↓↓↓

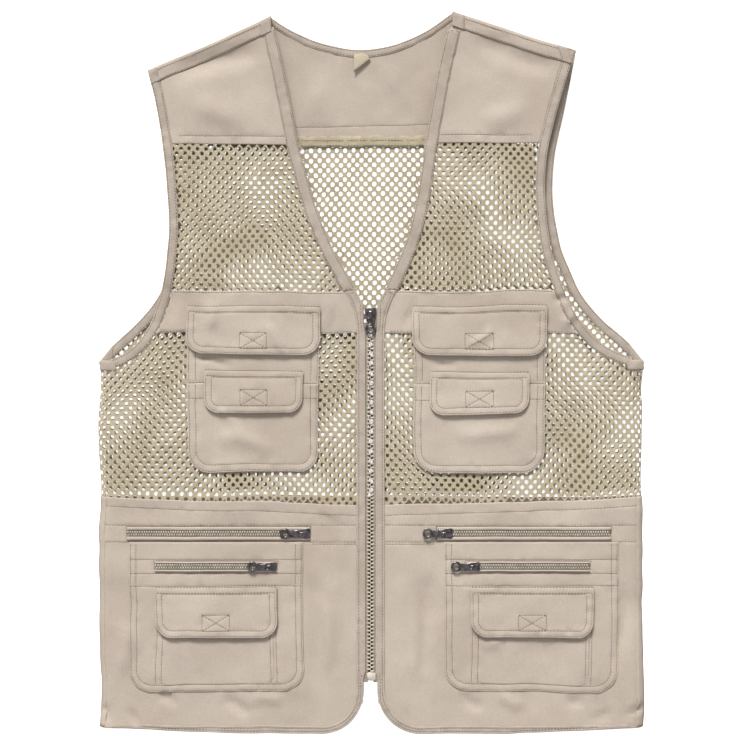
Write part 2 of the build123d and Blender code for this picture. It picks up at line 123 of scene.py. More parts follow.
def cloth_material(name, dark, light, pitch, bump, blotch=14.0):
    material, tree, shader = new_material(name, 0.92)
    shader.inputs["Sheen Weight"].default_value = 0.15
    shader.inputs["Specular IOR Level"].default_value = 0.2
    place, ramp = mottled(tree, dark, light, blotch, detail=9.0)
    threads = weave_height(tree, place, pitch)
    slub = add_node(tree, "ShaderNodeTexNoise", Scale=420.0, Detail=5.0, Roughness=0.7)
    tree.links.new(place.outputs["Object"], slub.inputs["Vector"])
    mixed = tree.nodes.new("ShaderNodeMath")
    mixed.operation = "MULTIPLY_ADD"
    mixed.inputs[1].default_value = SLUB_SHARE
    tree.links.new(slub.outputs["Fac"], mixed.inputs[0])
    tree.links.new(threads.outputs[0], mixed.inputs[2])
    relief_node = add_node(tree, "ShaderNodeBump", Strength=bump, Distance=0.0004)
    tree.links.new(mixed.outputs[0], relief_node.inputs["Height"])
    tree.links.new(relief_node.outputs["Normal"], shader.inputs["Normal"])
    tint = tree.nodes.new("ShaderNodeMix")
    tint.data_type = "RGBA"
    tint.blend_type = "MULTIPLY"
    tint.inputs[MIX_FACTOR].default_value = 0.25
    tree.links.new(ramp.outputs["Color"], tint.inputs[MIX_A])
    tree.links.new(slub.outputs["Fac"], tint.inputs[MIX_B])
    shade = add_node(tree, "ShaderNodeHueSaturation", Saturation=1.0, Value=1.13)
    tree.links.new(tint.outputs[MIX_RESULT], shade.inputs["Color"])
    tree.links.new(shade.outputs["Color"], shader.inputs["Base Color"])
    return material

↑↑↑

▶ Task details: Return all the data exactly as given.

▶ Answer below:
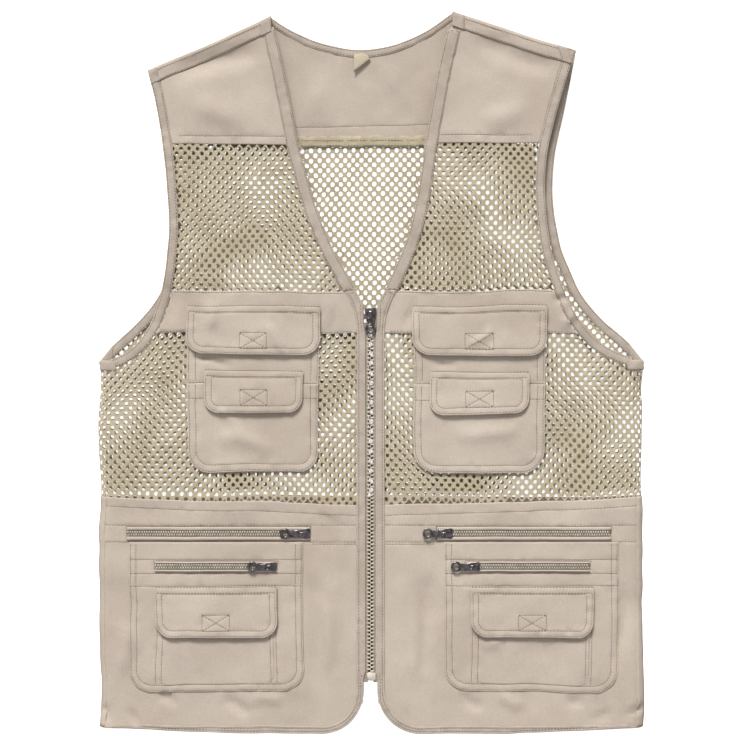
Write part 2 of the build123d and Blender code for this picture. It picks up at line 123 of scene.py. More parts follow.
def cloth_material(name, dark, light, pitch, bump, blotch=14.0):
    material, tree, shader = new_material(name, 0.92)
    shader.inputs["Sheen Weight"].default_value = 0.15
    shader.inputs["Specular IOR Level"].default_value = 0.2
    place, ramp = mottled(tree, dark, light, blotch, detail=9.0)
    threads = weave_height(tree, place, pitch)
    slub = add_node(tree, "ShaderNodeTexNoise", Scale=420.0, Detail=5.0, Roughness=0.7)
    tree.links.new(place.outputs["Object"], slub.inputs["Vector"])
    mixed = tree.nodes.new("ShaderNodeMath")
    mixed.operation = "MULTIPLY_ADD"
    mixed.inputs[1].default_value = SLUB_SHARE
    tree.links.new(slub.outputs["Fac"], mixed.inputs[0])
    tree.links.new(threads.outputs[0], mixed.inputs[2])
    relief_node = add_node(tree, "ShaderNodeBump", Strength=bump, Distance=0.0004)
    tree.links.new(mixed.outputs[0], relief_node.inputs["Height"])
    tree.links.new(relief_node.outputs["Normal"], shader.inputs["Normal"])
    tint = tree.nodes.new("ShaderNodeMix")
    tint.data_type = "RGBA"
    tint.blend_type = "MULTIPLY"
    tint.inputs[MIX_FACTOR].default_value = 0.25
    tree.links.new(ramp.outputs["Color"], tint.inputs[MIX_A])
    tree.links.new(slub.outputs["Fac"], tint.inputs[MIX_B])
    shade = add_node(tree, "ShaderNodeHueSaturation", Saturation=1.0, Value=1.13)
    tree.links.new(tint.outputs[MIX_RESULT], shade.inputs["Color"])
    tree.links.new(shade.outputs["Color"], shader.inputs["Base Color"])
    return material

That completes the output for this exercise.